EL: How do you describe the distinction between memory and memorial?
DR: Memorials can allow us to preserve something, safely resting in the past. They allow us a place to focus our thoughts and emotions but with a growing distance from the present tense. This is very important for our needs to show respect and be reminded of others’ struggles. But, and maybe this is a distinction that only matters when you’re working in the field of memory, the living also need a type of memory that is active, that matters right now and tomorrow. This “active memory” is the type that matters to me day to day because I feel the responsibility, the urgency, to not drop the baton I feel is handed down over and over as an act of generational collaboration. So, in a sense, this type of memory never grows distant because it is affecting change right now.
EL: I love that your medium lines become complex narratives. How do you envision the relationship between the description of the work, and the work itself?
DR: I like to describe myself as a “materialist poet.” I invented this term to better explain just how important the role of text is to my work. It is on absolute equal footing as the object. This is often misunderstood in my work as a distraction or somehow a weakness of the object that it needs this accompanying text. This is completely missing the point that the work is about the intersection of materials and language. In fact, language and poetry are so important that the majority of the time the title and material list lines come before the making of the object. I often have no idea what i’m going to make until I have completely worked out these short poems and they have satisfied me as language. For example “male wedding ring finger bones coated in melted bullet lead,” is something written by me for the sake of language and then I find a way to give life to these words in materials and objects. So, for me, as the maker, one can’t exist without the other. Some ways a viewer could choose to look at them are as short poems, abstract narratives, ingredient lists or liner notes and lyric sheets. I work hard on balancing them between literal descriptions and mystery and hopefully this tension raises even more questions in the viewer.
EL: What is the role of music in these war-themed pieces?
DR: My background as a passionate music fan and long investment in DJ culture informs all my work no matter the topic. The types of singers and music I am drawn to are the ones that evoke great emotional responses that at different moments in our lives can even be forms of survival. Anyone who has ever lost someone or been through a terrible break-up or fallen dangerously in love will understand the role music can play in keeping you moving forward. The power of music in letting you know you are not the only one who has ever felt this way will never loose its relevance in displaying the power of empathy. This thinking was vital to have in place when I began the war related work as another tool in trying to ask how art can help in any way to mend the emotional wounds of war.

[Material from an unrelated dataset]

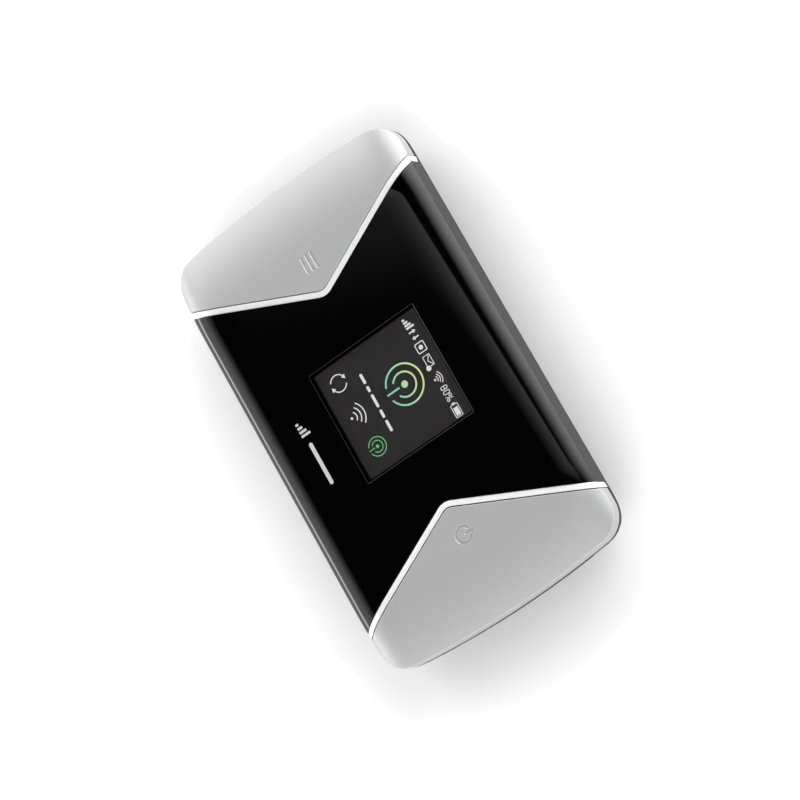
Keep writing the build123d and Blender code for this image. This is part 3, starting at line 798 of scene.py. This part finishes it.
def front_mark():
    """A plain printed mark where a maker would put a name: rising bars and a bar."""
    sheet = Sheet()
    x, y = 1.0, -21.4
    sunk, lift = 0.05, 0.004
    shapes = [box_loop((x - 7.5 + i, y - 0.7 + 0.3 * i), 0.6, 0.8 + 0.6 * i, 0.15) for i in range(4)]
    shapes.append(box_loop((x + 3.2, y), 11.0, 1.0, 0.5, 9))
    for loop in shapes:
        sheet.plate([loop], HEIGHT - sunk, HEIGHT + lift)
    piece = sheet.build("front_mark", "chassis", ["band_grey"])
    piece.data.materials[0] = FINISHES["print_grey"]


# ------------------------------------------------------------ stage

# Sky: (elevation where it starts to fade, where it ends, strength) round the horizon and for the wall of
# light above it, then the soft patches as (azimuth, elevation, inner, outer, strength). Azimuths run from
# +X towards +Y, in degrees.
HORIZON = (3, 10, 5.0)
WALL_LIGHT = (28, 46, 1.4)
DARK_SKY = 0.01
# Where the horizon is dimmed: azimuth, elevation, inner, outer, and the share left inside and outside it
DIM_HORIZON = (10, 0, 30, 75, 0.2, 1.0)
SKY_PATCHES = (
    (130, 21, 14, 43, 3.0),
    (205, 32, 10, 26, 2.4),
    (345, 50, 15, 42, 1.4),
    (310, 32, 10, 35, 0.5),
)
# A ceiling strip: the way across it in plan, where its far edge is, how far it fades, and its strength
CEILING = ((-0.97, 0.244, 0.0), 0.279, 0.11, 0.8)

# Camera angles in degrees; its distance, its shifts off the line to the origin and its lens in millimetres
CAMERA_AZIMUTH, CAMERA_ELEVATION, CAMERA_ROLL = 57.116, 64.626, -89.287
CAMERA_DISTANCE, CAMERA_ASIDE, CAMERA_ABOVE = 745.555, 3.2009, 0.3718
CAMERA_LENS = 145.1


def direction(azimuth, elevation):
    """Unit vector from its angles in degrees: azimuth from +X towards +Y."""
    a, e = radians(azimuth), radians(elevation)
    return Vector((cos(e) * cos(a), cos(e) * sin(a), sin(e)))


def camera():
    """A camera at the picture's angle, looking along a long lens."""
    back = direction(CAMERA_AZIMUTH, CAMERA_ELEVATION)
    roll = radians(CAMERA_ROLL)
    forward = -back
    right = forward.cross(Vector((0, 0, 1))).normalized()
    up = right.cross(forward)
    across = right * cos(roll) + up * sin(roll)
    above = up * cos(roll) - right * sin(roll)
    data = bpy.data.cameras.new("camera")
    data.sensor_width = 36.0
    data.lens = CAMERA_LENS
    data.clip_end = 20.0
    made = bpy.data.objects.new("camera", data)
    place = (back * CAMERA_DISTANCE - across * CAMERA_ASIDE - above * CAMERA_ABOVE) * MM
    turn = Matrix((across, above, back)).transposed().to_4x4()
    made.matrix_world = Matrix.Translation(place) @ turn
    bpy.context.scene.collection.objects.link(made)
    bpy.context.scene.camera = made


def lobe(tree, place, azimuth, elevation, inner, outer, strength, outside=0.0):
    """A round soft patch of sky: its strength within inner degrees of its middle, another past outer."""
    toward = tree.nodes.new("ShaderNodeVectorMath")
    toward.operation = "DOT_PRODUCT"
    toward.inputs[1].default_value = direction(azimuth, elevation)
    tree.links.new(place.outputs["Generated"], toward.inputs[0])
    fade = tree.nodes.new("ShaderNodeMapRange")
    fade.interpolation_type = "SMOOTHSTEP"
    fade.inputs["From Min"].default_value = cos(radians(outer))
    fade.inputs["From Max"].default_value = cos(radians(inner))
    fade.inputs["To Min"].default_value = outside
    fade.inputs["To Max"].default_value = strength
    tree.links.new(toward.outputs["Value"], fade.inputs["Value"])
    return fade.outputs["Result"]


def ceiling(tree, place, height):
    """A strip overhead with one crisp edge, fading away from it."""
    across_way, edge, fade, strength = CEILING
    edge_width, overhead_low, overhead_full = 0.006, 0.84, 0.9
    across = tree.nodes.new("ShaderNodeVectorMath")
    across.operation = "DOT_PRODUCT"
    across.inputs[1].default_value = across_way
    tree.links.new(place.outputs["Generated"], across.inputs[0])
    glow = remap(tree, across.outputs["Value"], edge - fade, edge, 0, strength)
    crisp = remap(tree, across.outputs["Value"], edge, edge + edge_width, 1, 0)
    overhead = remap(tree, height, overhead_low, overhead_full, 0, 1)
    return combine(tree, "MULTIPLY", combine(tree, "MULTIPLY", glow, crisp), overhead)


def combine(tree, operation, first, second):
    """Two values put together."""
    node = tree.nodes.new("ShaderNodeMath")
    node.operation = operation
    tree.links.new(first, node.inputs[0])
    tree.links.new(second, node.inputs[1])
    return node.outputs["Value"]


def fading(tree, height, start, end, strength, above):
    """Light up to one elevation in degrees, fading to another strength at the next."""
    return remap(tree, height, sin(radians(start)), sin(radians(end)), strength, above)


def sky():
    """Studio light as soft patches of sky, dark where the glossy front would mirror it to the camera."""
    world = bpy.data.worlds.new("sky")
    bpy.context.scene.world = world
    world.use_nodes = True
    tree = world.node_tree
    place = tree.nodes.new("ShaderNodeTexCoord")
    split = tree.nodes.new("ShaderNodeSeparateXYZ")
    tree.links.new(place.outputs["Generated"], split.inputs["Vector"])
    height = split.outputs["Z"]
    total = fading(tree, height, *HORIZON, DARK_SKY)
    total = combine(tree, "MULTIPLY", total, lobe(tree, place, *DIM_HORIZON))
    total = combine(tree, "ADD", total, fading(tree, height, *WALL_LIGHT, 0))
    for patch in SKY_PATCHES:
        total = combine(tree, "ADD", total, lobe(tree, place, *patch))
    total = combine(tree, "ADD", total, ceiling(tree, place, height))
    background = tree.nodes["Background"]
    background.inputs["Color"].default_value = (1, 1, 1, 1)
    tree.links.new(total, background.inputs["Strength"])


def floor():
    """A pale floor under the object."""
    tree, shader = finish("floor", (0.9, 0.9, 0.9), 0.9)
    vary_colour(tree, shader, noise(tree, 40), (0.89, 0.89, 0.89), (0.91, 0.91, 0.91))
    mesh = bpy.data.meshes.new("floor")
    reach = 3.0
    corners = [(-reach, -reach, 0), (reach, -reach, 0), (reach, reach, 0), (-reach, reach, 0)]
    mesh.from_pydata(corners, [], [(0, 1, 2, 3)])
    mesh.materials.append(FINISHES["floor"])
    made = bpy.data.objects.new("floor", mesh)
    bpy.context.scene.collection.objects.link(made)


def stage():
    """Camera, floor and lights."""
    camera()
    floor()
    sky()
    bpy.context.scene.view_settings.view_transform = "Standard"


# ------------------------------------------------------------ the whole

make_finishes()
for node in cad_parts.values():
    for place in node.material_slots:
        place.material = FINISHES[place.material.name.split(".")[0]]

power_cap = key_shell(power_icon())
menu_cap = key_shell(menu_icon()).mirrored()
power_trim = trim_strip()
menu_trim = power_trim.mirrored()
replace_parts(front_panel(), "front_panel")
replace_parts(lens(), "display_lens")
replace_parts(power_cap.build("power_cap_shell", "power_key", ["satin_silver"]), "power_key_cap")
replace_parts(menu_cap.build("menu_cap_shell", "menu_key", ["satin_silver"]), "menu_key_cap")
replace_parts(power_trim.build("power_trim_strip", "chassis", ["bright_trim"]), "power_trim")
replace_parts(menu_trim.build("menu_trim_strip", "chassis", ["bright_trim"]), "menu_trim")
screen_contents()
front_mark()
stage()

EL: If you have a favorite piece, for whatever reason, which speaks to you most compellingly?
DR: Favorite is hard to say but the piece I grappled with the most is a piece called No One Has A Monopoly Over Sorrow. Because of the nature of the materials and the story that motivated the work, I had to dig deeper than ever before to ask if this was all worth it. Every artist needs to reach a moment when you honestly confront the purpose of what you are doing. If you cannot answer this then I think you should not continue. Especially on a topic such as war. This piece will always have a special connection to me because I felt I had to change if I was going to do it. It raised in me a question that I still use today and that has become a guiding principal for all my work which is, “What do I need to do to earn the respect of this material and story?” If I do not feel I have earned this respect then I will not proceed. How I earn it varies from each piece and is a long, personal answer that I wouldn’t do justice to in this short space. But it is something I fight to earn everyday.